Avoid Count in Conditionals
Never use count() just to check if a DataFrame is empty. Use first() or take(1) instead:
# Bad - triggers full scan
if df.count() > 0:
process_data(df)
# Good - stops after finding first row
if df.first() is not None:
process_data(df)
# Also good
if len(df.take(1)) > 0:
process_data(df)
Partition Awareness
Understanding your data’s partitioning can help optimize counts:
# Check number of partitions
num_partitions = df.rdd.getNumPartitions()
print(f"DataFrame has {num_partitions} partitions")

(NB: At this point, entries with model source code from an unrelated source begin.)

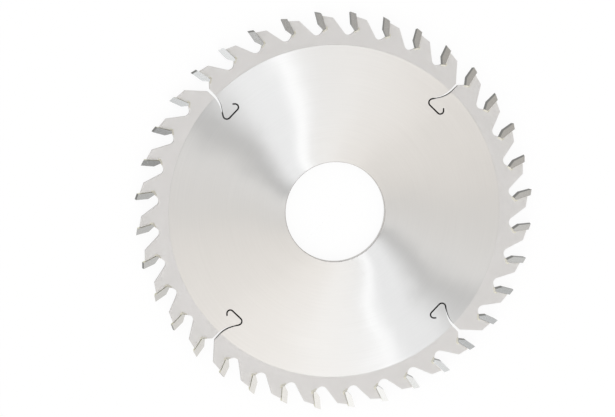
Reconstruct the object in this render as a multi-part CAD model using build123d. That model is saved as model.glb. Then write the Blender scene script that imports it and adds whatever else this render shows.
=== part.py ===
from build123d import *
import os
from math import cos, degrees, pi, radians, sin, tan

# Scoring saw blade: a ground steel plate with a toothed rim, brazed conical carbide tips
# and hooked expansion slots. It lies in the XY plane with its bore on Z, and its teeth
# point counter-clockwise, which is the way it turns. Lengths are in mm, angles in degrees.

# Plate
outer_diameter = 180.0  # over the cutting edges
bore_diameter = 45.0
bore_chamfer = 0.3
plate_thickness = 3.2  # of the ground disc, where the flanges clamp
rim_band = 15.0  # width of the blasted rim, from the cutting circle inwards
rim_relief = 0.1  # how far each face of the rim lies below the ground disc
tooth_count = 36
first_tooth = 5.9  # direction of the first cutting edge, from +X

# Carbide tip, seen from the side, with heights from the cutting circle inwards
tip_thickness = 2.65  # along the rim, at the top
tip_height = 8.4  # down to the foot
face_height = 5.75  # of the rake face, down to the chamfer at the foot
hook_angle = 9.0  # how far the rake face leans back
back_lean = 10.5  # the same for the brazed back
top_relief = 15.0  # fall of the top behind the cutting edge
foot_chamfer = 38.0  # lean of the chamfer that takes off the foot's front corner
foot_rise = 32.0  # rise of the foot towards the back

# Carbide tip, seen from the front: narrow at the cutting edge and wide at the foot
edge_kerf = 4.4
root_kerf = 5.4
side_relief = 1.5  # the flanks close in behind the rake face
top_bevel = 6.0  # the tops are high at the front and at the back in turn

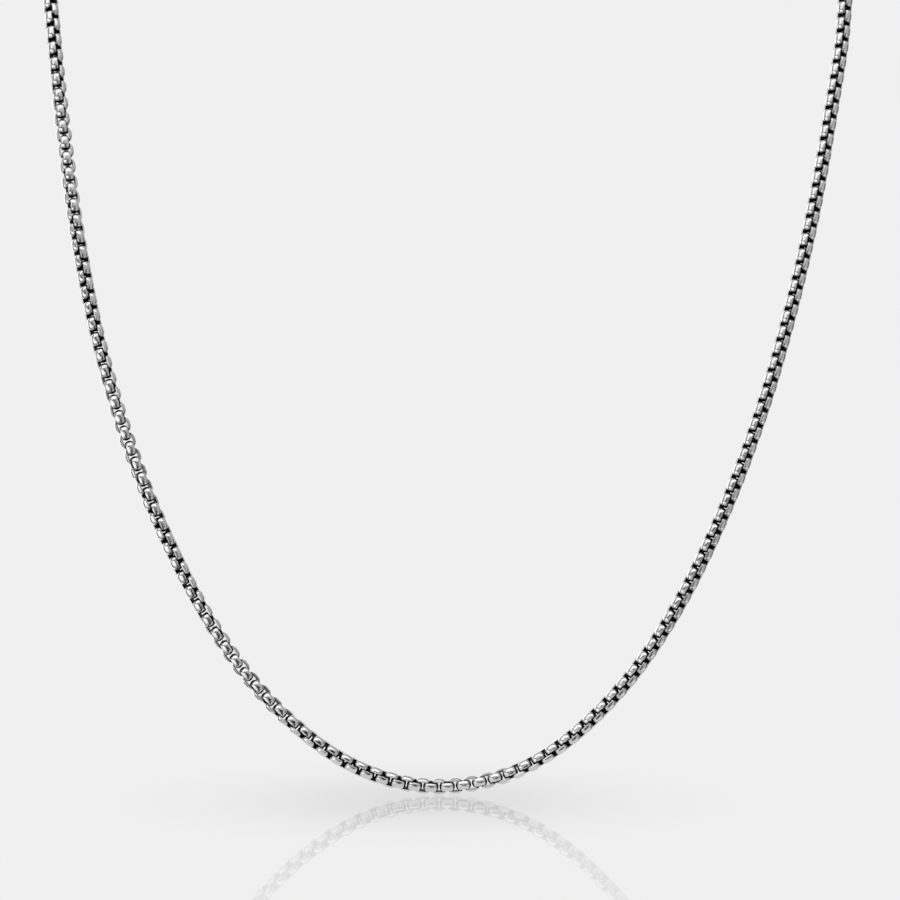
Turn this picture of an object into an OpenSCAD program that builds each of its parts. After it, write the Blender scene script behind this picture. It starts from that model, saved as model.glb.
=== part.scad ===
// Rounded box chain necklace, worn loop hanging from the nape of the neck.
// Front is -Y, up is +Z, the origin is the point of the nape that carries the loop.

/* [Link] */
// Width of a link across the chain
link_w = 3.0; // [2.8:0.1:3.4]
// Width of the half-round strip that a link is bent from
strip_w = 1.54; // [1.3:0.02:1.54]
// Thickness of the strip at its crown
strip_t = 0.5; // [0.44:0.02:0.54]
// Radius of the strip's domed outer face and of the link's four bends
dome_r = 0.9; // [0.85:0.05:1.1]
// Distance from one link's centre to the next one's
pitch = 1.571; // [1.45:0.001:1.7]
// Free play between two links that pull on each other
play = 0.34; // [0.26:0.01:0.36]

/* [Chain] */
// Length of the front stretch
front_length = 377; // [60:1:390]
// Place of the middle link along the chain, from the lowest point
mid_link = -0.3; // [-1.5:0.1:1.5]
// Number of sides of the hidden stretch
tube_sides = 8; // [8:1:12]
// Length between two rings of the hidden stretch
tube_step = 6.5; // [5:0.5:9]

/* [Clasp] */
// Length of the clasp's barrel
barrel_l = 8.0; // [6:0.5:10]
// Diameter of the clasp's barrel
barrel_d = 4.0; // [3.6:0.1:5]
// Radius of the barrel's rounded ends
barrel_round = 1.2; // [0.5:0.1:1.6]
// Outer diameter of the eye on each end
eye_d = 3.6; // [3.2:0.1:4.4]
// Diameter of the eye's wire
eye_wire = 0.8; // [0.6:0.05:1.0]
// Gap between an eye and the chain beside it
eye_gap = 0.3; // [0.2:0.05:0.6]

/* [Hidden] */
silver = [0.80, 0.80, 0.81];

// Points that the chain runs through, from the clasp down the left leg and up the right one
route = [
    [0, 0, 0], [-18, -2.5, 0], [-36, -10, 0.5], [-53, -22, 0.5], [-66, -36, -2], [-74.5, -49, -9.5],
    [-77.5, -58.5, -23],
    [-76.2, -65.5, -37.9], [-74, -70.7, -56.9], [-71, -75.8, -76.7], [-66.9, -80, -96.2],
    [-61.3, -82.3, -115.2], [-54.4, -83, -132.9], [-45.7, -83, -150], [-35.6, -83, -164],
    [-24.1, -83, -174.4], [-13, -83, -180.1], [-1.4, -83, -182],
    [11, -83, -179.8], [22.6, -83, -173.3], [34.3, -83, -161.7], [43.9, -83, -147.4],
    [52.3, -82.8, -130.1], [59.5, -79.8, -111.6], [65.4, -74.8, -92.7], [70.5, -69.2, -72.3],
    [74.5, -63.4, -51.5], [77, -58.8, -35.9],
    [77.5, -54, -20],
    [74, -45, -8], [65, -34, -1.5], [52, -21, 0.5], [36, -10, 0.5], [18, -2.5, 0], [0, 0, 0]
];

// Shift of the links along the chain, against the distance from the lowest point
slack = [
    // distance, shift
    [-186, 0.35],
    [-140, 0.33],
    [-95, -0.17],
    [-60, -0.22],
    [-45, 0],
    [-20, 0.46],
    [8, 0.46],
    [24, 0.2],
    [70, 0.15],
    [115, -0.23],
    [186, -0.23]
];

// Turn of a link's plane about the chain, against the distance from the lowest point
twist = [
    // distance, degrees
    [-189, 411],
    [-157, 361],
    [-130, 317],
    [-101.5, 274],
    [-74.5, 226],
    [-50.5, 180],
    [-23.5, 135],
    [2.5, 90],
    [20, 50],
    [28, 40],
    [45, 44],
    [90, 47],
    [186, 48]
];

link_l = pitch + 2 * strip_t + play;
front_links = 2 * round(front_length / pitch / 2);
steps = 24;
arc_sides = 32;
round_sides = 48;

function unit(v) = v / norm(v);
function span(a, b, c, d, t) =
    0.5 * (2 * b + (c - a) * t + (2 * a - 5 * b + 4 * c - d) * t * t + (3 * b - a - 3 * c + d) * t * t * t);
// The loop is closed, so its ends share their neighbours
last = len(route) - 1;
function stop_at(i) = route[i < 0 ? last - 1 : i > last ? 1 : i];
path = [
    for (i = [0 : last - 1])
        for (k = [0 : steps - 1])
            span(stop_at(i - 1), stop_at(i), stop_at(i + 1), stop_at(i + 2), k / steps),
    route[last]
];
leg = [for (i = [1 : len(path) - 1]) norm(path[i] - path[i - 1])];
arc = [for (i = 0, s = 0; i < len(path); s = s + (i < len(leg) ? leg[i] : 0), i = i + 1) s];
arc_x = [for (i = [0 : len(path) - 1]) [arc[i], path[i][0]]];
arc_y = [for (i = [0 : len(path) - 1]) [arc[i], path[i][1]]];
arc_z = [for (i = [0 : len(path) - 1]) [arc[i], path[i][2]]];
heights = [for (p = path) p[2]];
low = arc[search(min(heights), heights)[0]];
total = arc[len(arc) - 1];
function at(s) = [lookup(s, arc_x), lookup(s, arc_y), lookup(s, arc_z)];
function along(s, reach) = unit(at(s + reach) - at(s - reach));
// Direction square to the chain that faces the viewer most
function facing(t) = unit([0, -1, 0] + t[1] * t);

// The eye's wire sinks half its own width into the barrel's end
eye_x = barrel_l / 2 + eye_d / 2 - eye_wire / 2;
clasp_reach = eye_x + eye_d / 2 + eye_gap;

// Where the front links would lie if they hung evenly, where they do, and where their stretch ends
function even_at(i) = low + mid_link + pitch * (i + 1 - front_links / 2);
function link_at(i) = even_at(i) + lookup(even_at(i) - low, slack);
front_from = link_at(0) - link_l / 2;
front_to = link_at(front_links - 1) + link_l / 2;

// Cross-section of the strip: flat inside, domed outside, from the link's inner wall outwards
module strip() {
    intersection() {
        translate([0, -strip_w / 2]) square([strip_t, strip_w]);
        translate([strip_t - dome_r, 0]) circle(r = dome_r, $fn = arc_sides);
    }
}

// Straight run of the strip at one end of a link of the given reach
module run(reach, len) {
    translate([reach / 2 - strip_t, len / 2, 0]) rotate([90, 0, 0]) linear_extrude(height = len) strip();
}

// Bend at one corner, a quarter turn that leaves a piece of a ball outside
module bend() {
    translate([link_l / 2 - dome_r, link_w / 2 - dome_r, 0])
        rotate_extrude(angle = 90, $fn = arc_sides) translate([dome_r - strip_t, 0]) strip();
}

// One closed link, its length along X, its width along Y and the strip's width along Z
module link() {
    run(link_l, link_w - 2 * dome_r);
    rotate([0, 0, 180]) run(link_l, link_w - 2 * dome_r);
    rotate([0, 0, 90]) run(link_w, link_l - 2 * dome_r);
    rotate([0, 0, 270]) run(link_w, link_l - 2 * dome_r);
    bend();
    rotate([0, 0, 180]) bend();
    mirror([1, 0, 0]) bend();
    mirror([0, 1, 0]) bend();
}

// Puts a link at a distance along the chain, turned about it by an angle
module place(s, angle) {
    t = along(s, pitch / 2);
    n = facing(t);
    u = cos(angle) * cross(n, t) + sin(angle) * n;
    v = cross(t, u);
    c = at(s);
    rows = [for (k = [0 : 2]) [t[k], u[k], v[k], c[k]]];
    multmatrix([rows[0], rows[1], rows[2], [0, 0, 0, 1]]) children();
}

module chain_front() {
    color(silver)
        for (i = [0 : front_links - 1])
            place(link_at(i), lookup(even_at(i) - low, twist) + 90 * (i % 2)) link();
}

// Plain stand-in for the hidden links: a solid bar of regular section along the chain
module tube(from, to) {
    rings = ceil((to - from) / tube_step);
    points = [
        for (k = [0 : rings])
            let (s = from + (to - from) * k / rings, t = along(s, pitch), n = facing(t), u = cross(n, t))
                for (a = [0 : tube_sides - 1])
                    let (turn = 360 * (a + 0.5) / tube_sides)
                        at(s) + link_w / 2 * (cos(turn) * u + sin(turn) * n)
    ];
    faces = [
        [for (a = [0 : tube_sides - 1]) a],
        for (k = [0 : rings - 1])
            for (a = [0 : tube_sides - 1])
                let (b = (a + 1) % tube_sides, here = k * tube_sides, next = here + tube_sides)
                    each [[here + a, next + a, next + b], [here + a, next + b, here + b]],
        [for (a = [tube_sides - 1 : -1 : 0]) rings * tube_sides + a]
    ];
    polyhedron(points = points, faces = faces);
}

module chain_back() {
    color(silver) {
        tube(clasp_reach, front_from - eye_gap);
        tube(front_to + eye_gap, total - clasp_reach);
    }
}

module eye() {
    rotate_extrude($fn = round_sides)
        translate([(eye_d - eye_wire) / 2, 0]) circle(d = eye_wire, $fn = arc_sides);
}

// Plain barrel with an eye soldered to each end
module clasp() {
    color(silver) {
        rotate([0, 90, 0]) rotate_extrude($fn = round_sides) intersection() {
            union() {
                square([barrel_d - 2 * barrel_round, barrel_l], center = true);
                square([barrel_d, barrel_l - 2 * barrel_round], center = true);
                for (x = [-1, 1]) for (y = [-1, 1])
                    translate([x * (barrel_d / 2 - barrel_round), y * (barrel_l / 2 - barrel_round)])
                        circle(r = barrel_round, $fn = arc_sides);
            }
            translate([0, -barrel_l]) square([barrel_d, 2 * barrel_l]);
        }
        for (side = [-1, 1]) translate([side * eye_x, 0, 0]) eye();
    }
}

chain_front();
chain_back();
clasp();
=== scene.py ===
import math

import bpy
import numpy as np
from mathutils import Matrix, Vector


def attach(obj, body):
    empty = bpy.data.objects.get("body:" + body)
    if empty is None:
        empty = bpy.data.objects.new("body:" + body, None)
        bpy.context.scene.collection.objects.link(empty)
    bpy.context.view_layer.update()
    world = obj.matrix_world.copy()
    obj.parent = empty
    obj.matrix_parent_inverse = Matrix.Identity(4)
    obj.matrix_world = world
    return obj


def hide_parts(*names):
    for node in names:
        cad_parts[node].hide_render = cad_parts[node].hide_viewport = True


# Lengths are in millimetres, and turned into metres where they meet Blender
MM = 0.001

# The link: its width and pitch are the solids', its strip is a little thicker and hangs with less play
LINK_W = 3.0
PITCH = 1.571
STRIP_W = 1.57
STRIP_T = 0.59
PLAY = 0.14
LINK_L = PITCH + 2 * STRIP_T + PLAY
# Radius of the strip's domed outer face, and of the link's bends on their outside and inside
DOME_R = 1.12
BEND_OUT = 1.12
BEND_IN = 0.2
# Swell of the link's sides in their middle
SWELL = 0.05
# Rounding of the strip's outer and inner edges
EDGE_OUT = 0.1
EDGE_IN = 0.04
# Steps round a bend and along a straight run, and points across the dome
BEND_STEPS = 8
RUN_STEPS = 3
DOME_POINTS = 7
# Where painted shade starts on a bend and over how much it deepens, as shares of the way round to the
# link's end
PAINTED_SHADE_FROM = 0.62
PAINTED_SHADE_OVER = 0.25

# The chain: links of the front stretch, place of the middle one from the lowest point, uneven turn of the
# links about the chain in degrees, and how far apart in the noise their marks and dents may lie
FRONT_LINKS = 240
MID_LINK = -0.3
TURN_SPREAD = 0.7
NOISE_SPREAD = 50
# Start of the random draws of each piece
SEEDS = {"front_links_left": 5, "front_links_right": 7, "back_links": 6}

# The clasp, as in the solids
BARREL_L = 8.0
EYE_D = 3.6
EYE_WIRE = 0.8
# The link on each eye is longer and its strip narrower, so that it passes the eye: its length, width and
# strip width as shares of a link's, and the distance from the eye's middle to the link's inner wall
END_SCALE = (1.14, 1.0, 0.45)
END_REACH = 0.66

# Points that the chain runs through, as in the solids
ROUTE = [
    (0, 0, 0), (-18, -2.5, 0), (-36, -10, 0.5), (-53, -22, 0.5), (-66, -36, -2), (-74.5, -49, -9.5),
    (-77.5, -58.5, -23),
    (-76.2, -65.5, -37.9), (-74, -70.7, -56.9), (-71, -75.8, -76.7), (-66.9, -80, -96.2),
    (-61.3, -82.3, -115.2), (-54.4, -83, -132.9), (-45.7, -83, -150), (-35.6, -83, -164),
    (-24.1, -83, -174.4), (-13, -83, -180.1), (-1.4, -83, -182),
    (11, -83, -179.8), (22.6, -83, -173.3), (34.3, -83, -161.7), (43.9, -83, -147.4),
    (52.3, -82.8, -130.1), (59.5, -79.8, -111.6), (65.4, -74.8, -92.7), (70.5, -69.2, -72.3),
    (74.5, -63.4, -51.5), (77, -58.8, -35.9),
    (77.5, -54, -20),
    (74, -45, -8), (65, -34, -1.5), (52, -21, 0.5), (36, -10, 0.5), (18, -2.5, 0), (0, 0, 0),
]
PATH_STEPS = 24

# Shift of the links along the chain, against the distance from the lowest point, as in the solids
SLACK = [
    (-186, 0.35), (-140, 0.33), (-95, -0.17), (-60, -0.22), (-45, 0), (-20, 0.46),
    (8, 0.46), (24, 0.2), (70, 0.15), (115, -0.23), (186, -0.23),
]

# Turn of the links about the chain in degrees, against the distance from the lowest point, as in the solids
TWIST = [
    (-189, 411), (-157, 361), (-130, 317), (-101.5, 274), (-74.5, 226),
    (-50.5, 180), (-23.5, 135), (2.5, 90), (20, 50), (28, 40), (45, 44), (90, 47), (186, 48),
]

# Colours of clean silver and of the painted shade, and the shares of painted shade between which one turns
# into the other
SILVER_COLOR = (0.91, 0.91, 0.92, 1)
PAINTED_SHADE_COLOR = (0.02, 0.019, 0.018, 1)
PAINTED_SHADE_RAMP = (0.1, 0.9)
# How much more or less painted shade lies in patches, and the darkest and palest tone of a link
PAINTED_SHADE_PATCHES = 0.08
TONES = (0.95, 1.04)
# Roughness of the polish, what wear adds to it from a share of the way to the edge on, and what the painted
# shade adds
ROUGH = (0.07, 0.15)
WORN_FROM = 0.75
WORN_ROUGH = 0.12
PAINTED_SHADE_ROUGH = 0.25
# Depth of the fine marks and of the soft dents
MARK_DEPTH = 0.0012
DENT_DEPTH = 0.006
# Ends of the noise that marks and dents use, and the finer layers of the noise for each
NOISE_ENDS = (0.3, 0.7)
MARK_DETAIL = 2.0
DENT_DETAIL = 1.0
TONE_DETAIL = 0.0
# Waves in a millimetre of the links' marks and dents, along the strip and across it
LINK_MARKS = (0.9, 12.0, 1.0)
LINK_DENTS = (1.3, 1.6, 1.0)
# The same for the clasp's turning marks, dents and tone, along the barrel and across it
CLASP_MARKS = (9.0, 0.8, 0.8)
CLASP_DENTS = (1.2, 1.2, 1.2)
CLASP_TONE = (0.3, 0.3, 0.3)
# Painted shade in the seams at the barrel's ends: its share, and where it starts to fade and ends
SEAM_SHADE = 0.8
SEAM_REACH = (0.05, 0.35)
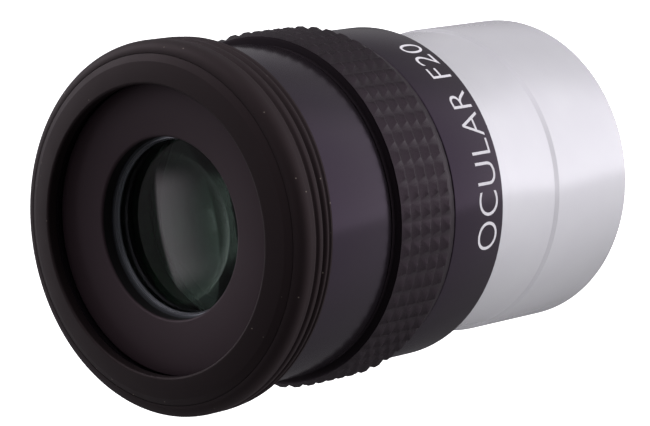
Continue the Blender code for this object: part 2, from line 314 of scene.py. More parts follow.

# Repartition for better performance if needed
optimized_df = df.repartition(200) # Adjust based on cluster size
Counting is a fundamental operation in PySpark, but it’s not free. Choose your counting method based on your specific needs: use df.count() for simplicity, cache when counting repeatedly, leverage approximate counts for massive datasets, and always consider the performance implications in distributed environments. Understanding these nuances separates developers who write PySpark code from those who write efficient, production-ready PySpark applications.